▶ [Source material]
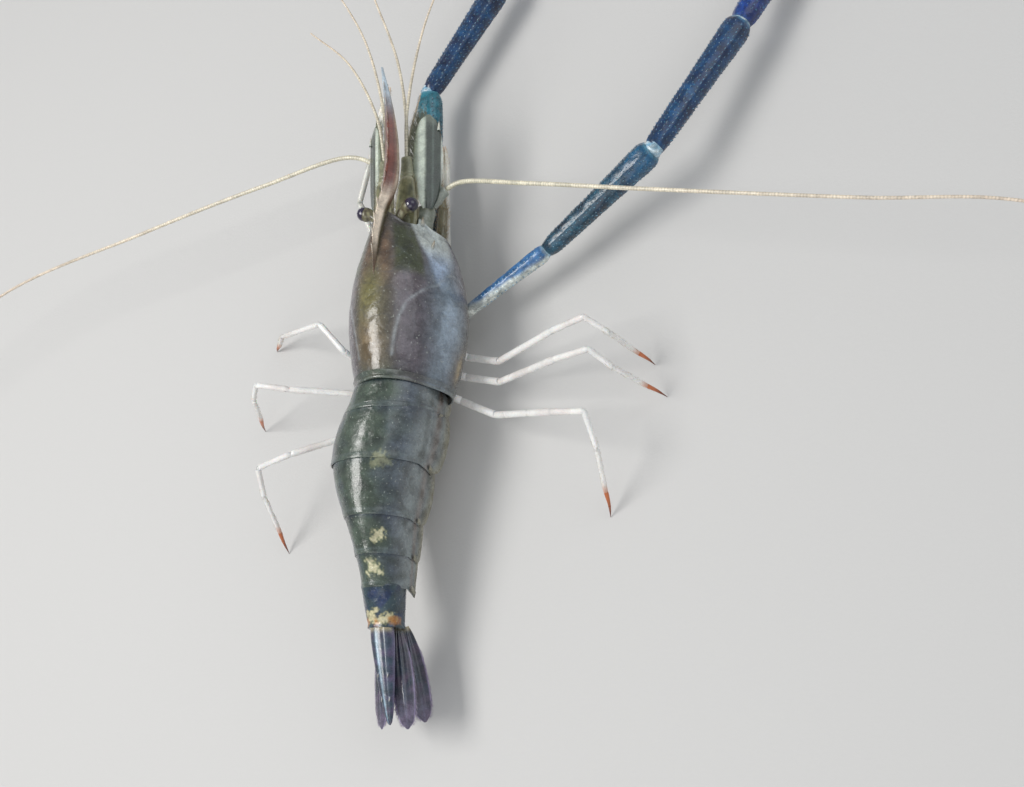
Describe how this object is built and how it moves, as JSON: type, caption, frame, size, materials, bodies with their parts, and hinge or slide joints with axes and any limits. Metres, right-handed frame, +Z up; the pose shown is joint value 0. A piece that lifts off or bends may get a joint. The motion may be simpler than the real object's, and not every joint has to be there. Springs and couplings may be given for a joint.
{
  "type": "giant river prawn",
  "caption": "Life-size giant river prawn with a toothed upturned beak, long feelers, two long claw arms, walking legs and a closed tail fan.",
  "frame": {"origin": "centre of the whole prawn's bounding box, at floor level", "axes": "+Y from the tail fan towards the beak, +X towards the animal's right, +Z up from the floor"},
  "size_m": [0.5746, 0.3882, 0.0583],
  "materials": {
    "shell": "wet, glossy shell, olive brown to grey green with a pale right flank",
    "underside": "moist, pale",
    "rostrum": "glossy red brown with paler edges",
    "eye": "wet black",
    "stalk": "moist, grey green",
    "feeler": "pale, slightly pink",
    "antenna_scale": "translucent grey green with a whitish outer edge",
    "walking_leg": "milky white with orange brown tips",
    "claw_arm": "wet deep blue with raised points, pale at the joints",
    "claw_finger": "velvety brown",
    "swimmeret": "pinkish brown",
    "tail_fan": "dark blue grey with lilac edges"
  },
  "bodies": {
    "root": {"carapace": "shell", "abdomen_1": "shell", "abdomen_2": "shell", "abdomen_3": "shell", "abdomen_4": "shell", "abdomen_5": "shell", "abdomen_6": "shell", "thorax_underside": "underside", "rostrum": "rostrum", "eye_right": "eye", "eyestalk_right": "stalk", "antenna_base_right": "stalk", "antennule_right": "feeler", "antenna_near_right": "feeler", "antenna_far_right": "feeler", "antenna_scale_right": "antenna_scale", "maxilliped_right": "walking_leg", "leg1_right": "walking_leg", "leg3_right": "walking_leg", "leg4_right": "walking_leg", "leg5_right": "walking_leg", "arm_ischium_right": "claw_arm", "arm_merus_right": "claw_arm", "arm_carpus_right": "claw_arm", "arm_palm_right": "claw_arm", "arm_finger_right": "claw_finger", "swimmeret_1_right": "swimmeret", "swimmeret_2_right": "swimmeret", "swimmeret_3_right": "swimmeret", "swimmeret_4_right": "swimmeret", "swimmeret_5_right": "swimmeret", "uropod_inner_right": "tail_fan", "uropod_outer_right": "tail_fan", "eye_left": "eye", "eyestalk_left": "stalk", "antenna_base_left": "stalk", "antennule_left": "feeler", "antenna_near_left": "feeler", "antenna_far_left": "feeler", "antenna_scale_left": "antenna_scale", "maxilliped_left": "walking_leg", "leg1_left": "walking_leg", "leg3_left": "walking_leg", "leg4_left": "walking_leg", "leg5_left": "walking_leg", "arm_ischium_left": "claw_arm", "arm_merus_left": "claw_arm", "arm_carpus_left": "claw_arm", "arm_palm_left": "claw_arm", "arm_finger_left": "claw_finger", "swimmeret_1_left": "swimmeret", "swimmeret_2_left": "swimmeret", "swimmeret_3_left": "swimmeret", "swimmeret_4_left": "swimmeret", "swimmeret_5_left": "swimmeret", "uropod_inner_left": "tail_fan", "uropod_outer_left": "tail_fan", "telson": "tail_fan"}
  },
  "joints": []
}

▶ [Challenge]
Write out the full listing, keeping every line exactly as it is.

▶ [Response to the task]
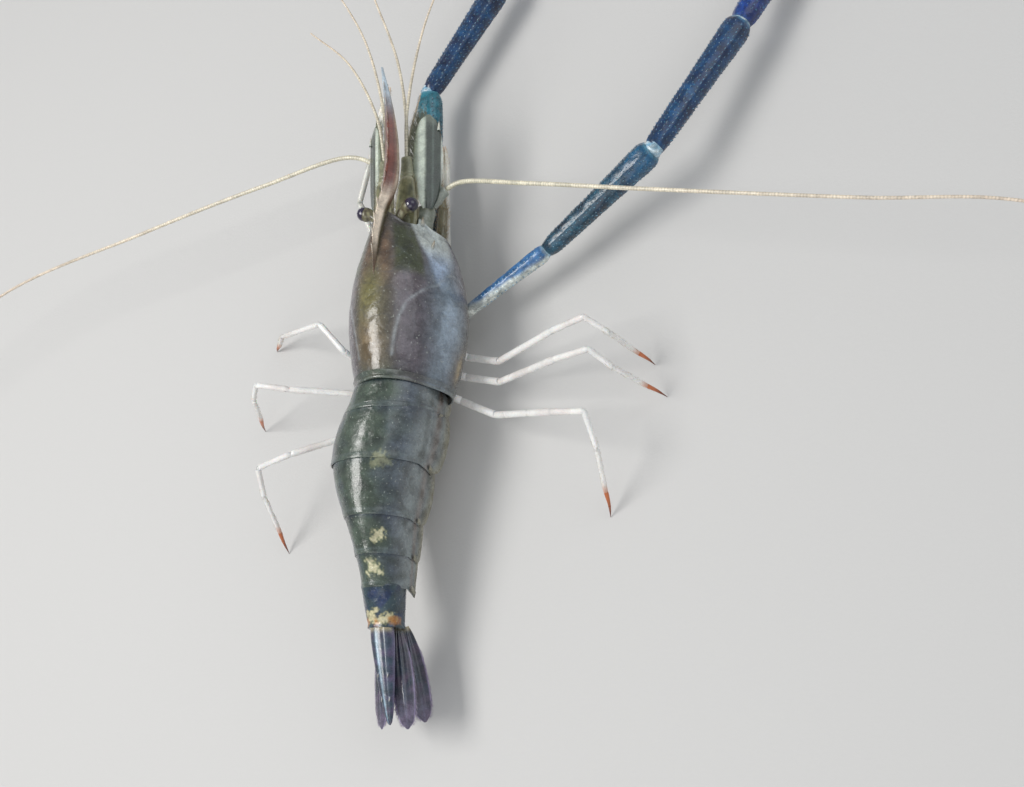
Describe how this object is built and how it moves, as JSON: type, caption, frame, size, materials, bodies with their parts, and hinge or slide joints with axes and any limits. Metres, right-handed frame, +Z up; the pose shown is joint value 0. A piece that lifts off or bends may get a joint. The motion may be simpler than the real object's, and not every joint has to be there. Springs and couplings may be given for a joint.
{
  "type": "giant river prawn",
  "caption": "Life-size giant river prawn with a toothed upturned beak, long feelers, two long claw arms, walking legs and a closed tail fan.",
  "frame": {"origin": "centre of the whole prawn's bounding box, at floor level", "axes": "+Y from the tail fan towards the beak, +X towards the animal's right, +Z up from the floor"},
  "size_m": [0.5746, 0.3882, 0.0583],
  "materials": {
    "shell": "wet, glossy shell, olive brown to grey green with a pale right flank",
    "underside": "moist, pale",
    "rostrum": "glossy red brown with paler edges",
    "eye": "wet black",
    "stalk": "moist, grey green",
    "feeler": "pale, slightly pink",
    "antenna_scale": "translucent grey green with a whitish outer edge",
    "walking_leg": "milky white with orange brown tips",
    "claw_arm": "wet deep blue with raised points, pale at the joints",
    "claw_finger": "velvety brown",
    "swimmeret": "pinkish brown",
    "tail_fan": "dark blue grey with lilac edges"
  },
  "bodies": {
    "root": {"carapace": "shell", "abdomen_1": "shell", "abdomen_2": "shell", "abdomen_3": "shell", "abdomen_4": "shell", "abdomen_5": "shell", "abdomen_6": "shell", "thorax_underside": "underside", "rostrum": "rostrum", "eye_right": "eye", "eyestalk_right": "stalk", "antenna_base_right": "stalk", "antennule_right": "feeler", "antenna_near_right": "feeler", "antenna_far_right": "feeler", "antenna_scale_right": "antenna_scale", "maxilliped_right": "walking_leg", "leg1_right": "walking_leg", "leg3_right": "walking_leg", "leg4_right": "walking_leg", "leg5_right": "walking_leg", "arm_ischium_right": "claw_arm", "arm_merus_right": "claw_arm", "arm_carpus_right": "claw_arm", "arm_palm_right": "claw_arm", "arm_finger_right": "claw_finger", "swimmeret_1_right": "swimmeret", "swimmeret_2_right": "swimmeret", "swimmeret_3_right": "swimmeret", "swimmeret_4_right": "swimmeret", "swimmeret_5_right": "swimmeret", "uropod_inner_right": "tail_fan", "uropod_outer_right": "tail_fan", "eye_left": "eye", "eyestalk_left": "stalk", "antenna_base_left": "stalk", "antennule_left": "feeler", "antenna_near_left": "feeler", "antenna_far_left": "feeler", "antenna_scale_left": "antenna_scale", "maxilliped_left": "walking_leg", "leg1_left": "walking_leg", "leg3_left": "walking_leg", "leg4_left": "walking_leg", "leg5_left": "walking_leg", "arm_ischium_left": "claw_arm", "arm_merus_left": "claw_arm", "arm_carpus_left": "claw_arm", "arm_palm_left": "claw_arm", "arm_finger_left": "claw_finger", "swimmeret_1_left": "swimmeret", "swimmeret_2_left": "swimmeret", "swimmeret_3_left": "swimmeret", "swimmeret_4_left": "swimmeret", "swimmeret_5_left": "swimmeret", "uropod_inner_left": "tail_fan", "uropod_outer_left": "tail_fan", "telson": "tail_fan"}
  },
  "joints": []
}